Matthew Foster and Michael Poignard in Australian Made Entertainment’s production of “Speaking In Tongues”
The first scene of Andrew Bovell’s 1996 play Speaking In Tongues features four characters — two men and two women — who share one dialogue about marital infidelity. All four, dissatisfied with their partners, pick up a stranger in a bar to consummate an adultery. It turns out that the four have randomly cheated on each other with each other, though the two couples are strangers to each other. The quartet share the same conversation, speaking the same speeches simultaneously. Chance — randomness, serendipity, long odds — only seemingly operates on these four; in fact, the rigid structure of the first act merely suggests coincidences that are relentlessly denied by the tight framework of dramatic irony.
If the first act were a geometric proof, the form under analysis would be a perfect square. On one side is the shy couple, and on the other is the passionate couple. To keep the action interesting the playwright works the opposite angles against the sides: the shy woman commits her crime with the passionate man, and the passionate woman finds self-restraint at the last moment; the shy man shows more moral courage than the passionate one. But these quirks are illusory, like the reflection in a true mirror. The second act, by contrast, is a study in asymmetry. Four new characters are connected by tangent to the characters of the first act, as fictions in a dream are connected to quotidian reality.
The second act is all vectors. The good characters send out communiqués without any chance of receiving a reply, and the bad characters use information as a javelin to pierce the good ones. The clearest asymmetry is drawn on the gender line: men have the power and women are its subject. This oblique relationship terrifies both the male and female characters, and it shows the dark side of the sun-kissed, broad-shouldered Australian psyche.
The deep structures of the play are masterfully interpreted by director Bryn Boice and scene designer James Fenton. The black box theater has been arranged with seats on two sides and mirrors lining the other two walls. During the first act the furniture is arranged symmetrically so that each couple is performing simultaneously to opposite audiences. The symmetry works against character development, which makes the first fifteen minutes a little disorienting, but the actors (Kathleen Foster, Matthew Foster, Laura Iris Hill, and Michael Poignard) do an outstanding job of pivoting one hundred and eighty degrees between mental states, making the initial confusion pleasant in its resolution.
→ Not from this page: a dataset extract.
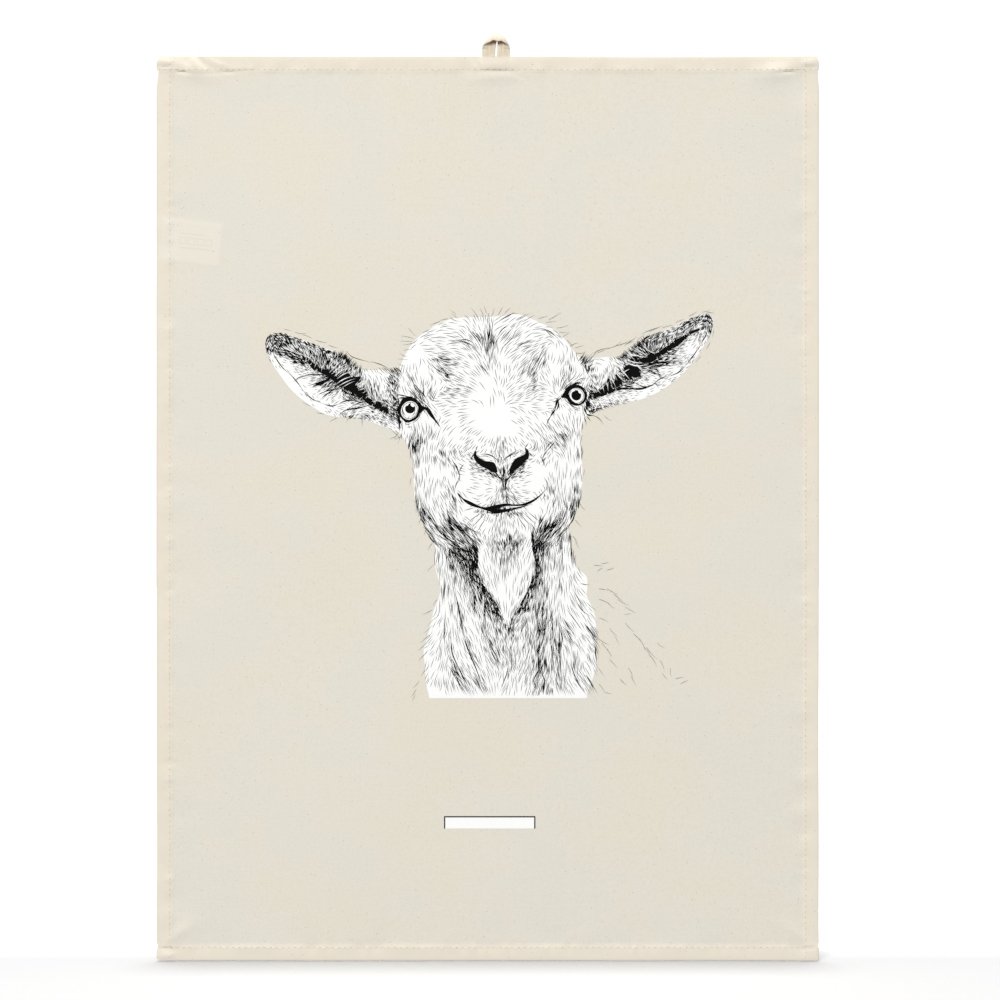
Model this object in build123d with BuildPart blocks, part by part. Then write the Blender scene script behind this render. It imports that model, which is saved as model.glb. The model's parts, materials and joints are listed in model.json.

But this is the opposite of glossolalia, known in English as “speaking in tongues.” As any good Pentecostal Christian will tell you, one speaks the universal human language — the one spoken by Adam and Eve — when one is touched by the spirit. Such communication defies three-dimensional geometry. This production of Andrew Bovell’s play, though very entertaining, is not an epiphany, a revelation, an apocalypse; instead it is a discourse leading inevitably and irrevocably to its necessary end.